En blé meunier, malgré la progression de la collecte, les disponibilités n’auraient pas augmenté dans les mêmes proportions car le C2 n’est pas admis en alimentation humaine. L’association de la meunerie française table néanmoins sur plus de 55 000 tonnes (volume de la campagne précédente). La baisse des rendements – estimés l’an dernier à 32 quintaux par hectare en moyenne – se conjugue néanmoins avec une hausse de la qualité. En Bourgogne, la coopérative Cocebi indique de bons taux de protéines, tout comme son homologue, Probiolor en Lorraine qui se réjouit de proposer des blés entre 11 et 14. “Mais ces résultats varient selon les régions.

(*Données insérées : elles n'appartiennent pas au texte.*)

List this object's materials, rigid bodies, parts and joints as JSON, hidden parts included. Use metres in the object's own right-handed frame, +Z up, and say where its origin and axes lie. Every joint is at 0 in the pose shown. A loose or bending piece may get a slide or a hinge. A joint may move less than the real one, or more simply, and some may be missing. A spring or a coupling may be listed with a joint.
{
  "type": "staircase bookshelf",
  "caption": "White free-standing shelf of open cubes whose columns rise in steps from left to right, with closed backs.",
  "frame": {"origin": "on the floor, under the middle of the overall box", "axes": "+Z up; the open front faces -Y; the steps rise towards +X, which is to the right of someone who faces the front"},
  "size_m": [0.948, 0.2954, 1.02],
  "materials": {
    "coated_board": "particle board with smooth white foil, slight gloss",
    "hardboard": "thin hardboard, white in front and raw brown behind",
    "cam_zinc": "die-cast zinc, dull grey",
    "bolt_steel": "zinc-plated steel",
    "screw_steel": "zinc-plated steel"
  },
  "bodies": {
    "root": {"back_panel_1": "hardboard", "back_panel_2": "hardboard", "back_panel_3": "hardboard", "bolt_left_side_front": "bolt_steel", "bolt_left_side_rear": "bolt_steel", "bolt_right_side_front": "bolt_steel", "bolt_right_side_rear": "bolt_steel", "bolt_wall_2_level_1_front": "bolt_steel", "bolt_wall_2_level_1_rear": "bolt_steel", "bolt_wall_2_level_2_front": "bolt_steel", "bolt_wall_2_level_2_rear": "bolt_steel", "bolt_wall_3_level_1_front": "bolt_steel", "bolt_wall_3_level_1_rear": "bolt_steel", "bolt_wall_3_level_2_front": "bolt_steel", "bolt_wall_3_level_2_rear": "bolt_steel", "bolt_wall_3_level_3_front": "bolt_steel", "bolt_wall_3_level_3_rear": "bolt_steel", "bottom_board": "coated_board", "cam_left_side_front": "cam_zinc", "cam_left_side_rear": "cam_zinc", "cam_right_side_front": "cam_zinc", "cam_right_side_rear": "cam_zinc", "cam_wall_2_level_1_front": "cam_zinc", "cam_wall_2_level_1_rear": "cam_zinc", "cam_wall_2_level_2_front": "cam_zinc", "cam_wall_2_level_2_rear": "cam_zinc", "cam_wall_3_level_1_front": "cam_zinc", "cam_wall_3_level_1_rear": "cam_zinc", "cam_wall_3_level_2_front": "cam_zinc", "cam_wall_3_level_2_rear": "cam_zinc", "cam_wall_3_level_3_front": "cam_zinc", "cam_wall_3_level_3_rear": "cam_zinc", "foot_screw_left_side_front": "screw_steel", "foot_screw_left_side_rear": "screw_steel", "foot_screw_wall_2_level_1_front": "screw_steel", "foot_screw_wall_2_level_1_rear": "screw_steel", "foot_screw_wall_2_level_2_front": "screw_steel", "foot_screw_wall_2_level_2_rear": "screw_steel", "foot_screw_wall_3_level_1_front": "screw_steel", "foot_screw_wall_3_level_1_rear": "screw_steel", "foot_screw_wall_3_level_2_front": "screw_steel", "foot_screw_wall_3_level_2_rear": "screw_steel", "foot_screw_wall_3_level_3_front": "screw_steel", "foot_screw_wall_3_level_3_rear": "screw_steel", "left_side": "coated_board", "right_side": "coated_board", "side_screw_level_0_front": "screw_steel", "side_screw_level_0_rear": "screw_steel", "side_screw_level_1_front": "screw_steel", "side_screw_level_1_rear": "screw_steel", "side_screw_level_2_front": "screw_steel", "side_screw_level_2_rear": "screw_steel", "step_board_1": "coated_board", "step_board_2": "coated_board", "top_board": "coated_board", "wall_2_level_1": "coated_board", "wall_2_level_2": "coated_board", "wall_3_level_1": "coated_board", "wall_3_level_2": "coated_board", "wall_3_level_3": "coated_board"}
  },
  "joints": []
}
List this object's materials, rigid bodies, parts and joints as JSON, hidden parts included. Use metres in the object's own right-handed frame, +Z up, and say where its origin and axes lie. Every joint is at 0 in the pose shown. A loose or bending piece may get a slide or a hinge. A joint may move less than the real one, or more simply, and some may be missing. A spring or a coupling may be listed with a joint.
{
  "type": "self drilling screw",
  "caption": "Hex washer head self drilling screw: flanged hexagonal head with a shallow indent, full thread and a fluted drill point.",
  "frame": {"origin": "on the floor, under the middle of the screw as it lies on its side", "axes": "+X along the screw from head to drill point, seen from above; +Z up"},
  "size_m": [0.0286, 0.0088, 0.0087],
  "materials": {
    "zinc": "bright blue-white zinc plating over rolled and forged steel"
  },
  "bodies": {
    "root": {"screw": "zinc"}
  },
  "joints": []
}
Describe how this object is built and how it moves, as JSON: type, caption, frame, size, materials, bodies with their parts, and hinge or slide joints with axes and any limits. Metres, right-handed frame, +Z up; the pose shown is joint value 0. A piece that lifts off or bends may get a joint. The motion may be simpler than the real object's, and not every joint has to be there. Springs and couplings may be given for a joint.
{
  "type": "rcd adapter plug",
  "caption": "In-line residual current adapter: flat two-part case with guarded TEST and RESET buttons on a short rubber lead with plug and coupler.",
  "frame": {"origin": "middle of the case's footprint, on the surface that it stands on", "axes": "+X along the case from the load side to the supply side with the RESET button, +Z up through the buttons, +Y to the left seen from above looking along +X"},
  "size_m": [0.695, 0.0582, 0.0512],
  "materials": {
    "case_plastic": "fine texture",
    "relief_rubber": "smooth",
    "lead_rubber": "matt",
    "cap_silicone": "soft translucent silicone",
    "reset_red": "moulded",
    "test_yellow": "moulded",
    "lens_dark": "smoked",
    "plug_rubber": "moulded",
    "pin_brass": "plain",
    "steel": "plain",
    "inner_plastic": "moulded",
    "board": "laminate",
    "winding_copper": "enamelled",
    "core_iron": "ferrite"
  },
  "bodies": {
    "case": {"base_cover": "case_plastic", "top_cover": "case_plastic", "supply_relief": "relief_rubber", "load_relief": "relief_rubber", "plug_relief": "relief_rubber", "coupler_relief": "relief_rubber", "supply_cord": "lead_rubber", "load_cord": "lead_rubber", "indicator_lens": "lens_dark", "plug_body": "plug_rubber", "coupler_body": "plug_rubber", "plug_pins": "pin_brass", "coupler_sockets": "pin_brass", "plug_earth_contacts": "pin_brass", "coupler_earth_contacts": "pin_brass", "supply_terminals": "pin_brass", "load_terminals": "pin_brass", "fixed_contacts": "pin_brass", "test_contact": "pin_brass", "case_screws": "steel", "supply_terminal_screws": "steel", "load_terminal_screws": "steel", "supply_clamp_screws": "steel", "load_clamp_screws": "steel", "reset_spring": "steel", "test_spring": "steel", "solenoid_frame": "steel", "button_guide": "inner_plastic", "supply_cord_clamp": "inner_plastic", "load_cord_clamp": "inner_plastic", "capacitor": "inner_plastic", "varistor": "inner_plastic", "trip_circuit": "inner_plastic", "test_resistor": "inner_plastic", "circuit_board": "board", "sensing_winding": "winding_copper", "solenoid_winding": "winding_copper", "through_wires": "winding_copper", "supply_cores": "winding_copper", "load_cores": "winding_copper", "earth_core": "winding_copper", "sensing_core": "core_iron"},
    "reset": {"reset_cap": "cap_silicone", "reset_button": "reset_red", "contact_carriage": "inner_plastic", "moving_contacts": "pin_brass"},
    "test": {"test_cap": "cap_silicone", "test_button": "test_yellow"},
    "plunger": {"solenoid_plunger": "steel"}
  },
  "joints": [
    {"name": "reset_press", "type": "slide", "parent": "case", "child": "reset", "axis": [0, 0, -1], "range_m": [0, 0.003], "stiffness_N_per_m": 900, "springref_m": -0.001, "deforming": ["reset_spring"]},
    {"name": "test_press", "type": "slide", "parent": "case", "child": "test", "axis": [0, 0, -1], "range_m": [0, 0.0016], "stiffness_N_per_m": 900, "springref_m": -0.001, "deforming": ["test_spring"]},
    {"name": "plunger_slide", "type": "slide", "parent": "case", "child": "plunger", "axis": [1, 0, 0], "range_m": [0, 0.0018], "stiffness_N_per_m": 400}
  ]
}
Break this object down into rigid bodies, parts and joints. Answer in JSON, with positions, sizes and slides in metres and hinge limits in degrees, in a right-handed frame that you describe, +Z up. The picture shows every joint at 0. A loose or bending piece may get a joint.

Nous devons procéder à des mélanges pour disposer d’un maximum de volumes.” Dans ce contexte, le marché reste prudent, avec des transactions limitées. Alors que les stocks de début de saison sont plus bas que les années précédentes (en blé tendre par exemple, 15 500 tonnes fi n juin 2010 contre 20 000 tonnes fi n juin 2009, soit moins 23 %), les acheteurs, meuniers et fabricants d’aliments, jouent la retenue. “Le marché est attentif, les cours ont subi une forte hausse dans le sillage du conventionnel, mais il faut savoir raison garder, pour ne pas mettre à mal la filière”, craint Jean- Louis Dupuy-Couturier, président de l’AMNF. Au cours de la campagne 2009-2010, plus de 30 000 tonnes de blé tendre ont été achetées hors frontières pour combler le déficit. Cette année, le scénario pourrait se répéter, mais au regard des mauvaises récoltes dans l’est de l’Europe et en Allemagne, les origines pourraient être plus lointaines. “Ce n’est pas une situation favorable ni au bilan carbone, ni à la sécurisation de la filière, note un opérateur. Néanmoins, le contexte est exceptionnel. Avec l’élan des conversions enregistré en 2009 et 2010, les prochaines années seront certainement plus équilibrées. ”

Inquiétudes

Pour l’instant, la filière s’inquiète surtout par manque de réelle visibilité : les chiffres de collecte annoncés refl ètent-ils la réalité ? Que représentent l’autoconsommation et les ventes directes de la ferme ? Quelle est la part achetée hors Hexagone et non enregistrée ? L’envol des cours ne va-t-il pas nuire à l’équilibre des entreprises, fabricants d’aliments et meuniers ? Le lien au sol “régional”, imposé à 50 %, pourra-t-il être respecté ? “Nous sommes contraints par la réglementation bio d’acheter au moins la moitié de nos matières premières entrant dans la composition des aliments sur le territoire régional, rappelle Denis Paturel, président d’Agrobio Europe, société de collecte basée en Côte d’Armor et principal fournisseur de l’usine d’aliment Moulin du Poher. Nous l’avons toujours respecté en étant souvent bien au dessus de la proportion imposée, mais cette année, à défaut d’avoir de la marchandise disponible sur place, notamment du maïs, nous serons contraints d’aller l’acheter ailleurs.” Un constat confirmé par François Bouchet, directeur du Moulin du Poher, qui s’estime otage de cette disposition. “La Bretagne est pénalisée par son éloignement des frontières avec d’autres pays producteurs. C’est pourquoi, l’obligation d’acheter déjà le soja à l’extérieur, en raison du manque de disponibilité du tourteau en France et de l’obligation du 95 % des formules bio – bientôt 100 % –, nous contraint à nous approvisionner sur place en céréales. Mais pas à n’importe quel prix ! ” Alerté de ce risque, l’Inao n’a pas encore donné suite. D’ores et déjà, le prix de l’aliment bio du bétail s’envole. Il pourrait bondir de 50 € à 70 € la tonne. Qui va payer la facture ?

Christine Rivry-Fournier

Récolte 2010 (1):

Maïs : hausse de la collecte estimée à 8 %, pour atteindre 40 885 t. L’utilisation par les Fab est en hausse de 20 % (ce qui représente 44 623 t). Les stocks sont de 13 120 t. Les importations sont estimées par le groupe d’experts Grandes Cultures bio de France Agrimer à 10 000 t et les exportations à 2 000 t.

Triticale : 13 498 t (+ 20 %) de collecte ; utilisation par les Fab de 8 307 t (+ 21 %) et stock de 2 493 t.

Orge : 12 151 t (+ 16 %) de collecte ; utilisation par les Fab de 9 615 t (+ 21 %) et stock de 1 837 t.

Blé tendre : les premiers chiffres de collecte en juillet-août indiquent une hausse de 26 % des volumes par rapport à l’an dernier sur ces deux premiers mois.

Tournesol : la collecte n’est pas encore estimée, mais elle serait plus faible que celle de l’an dernier (12 241 t, en hausse de 20 % par rapport à la campagne 2008/09). (1) Estimations Fnab, France Agrimer et experts.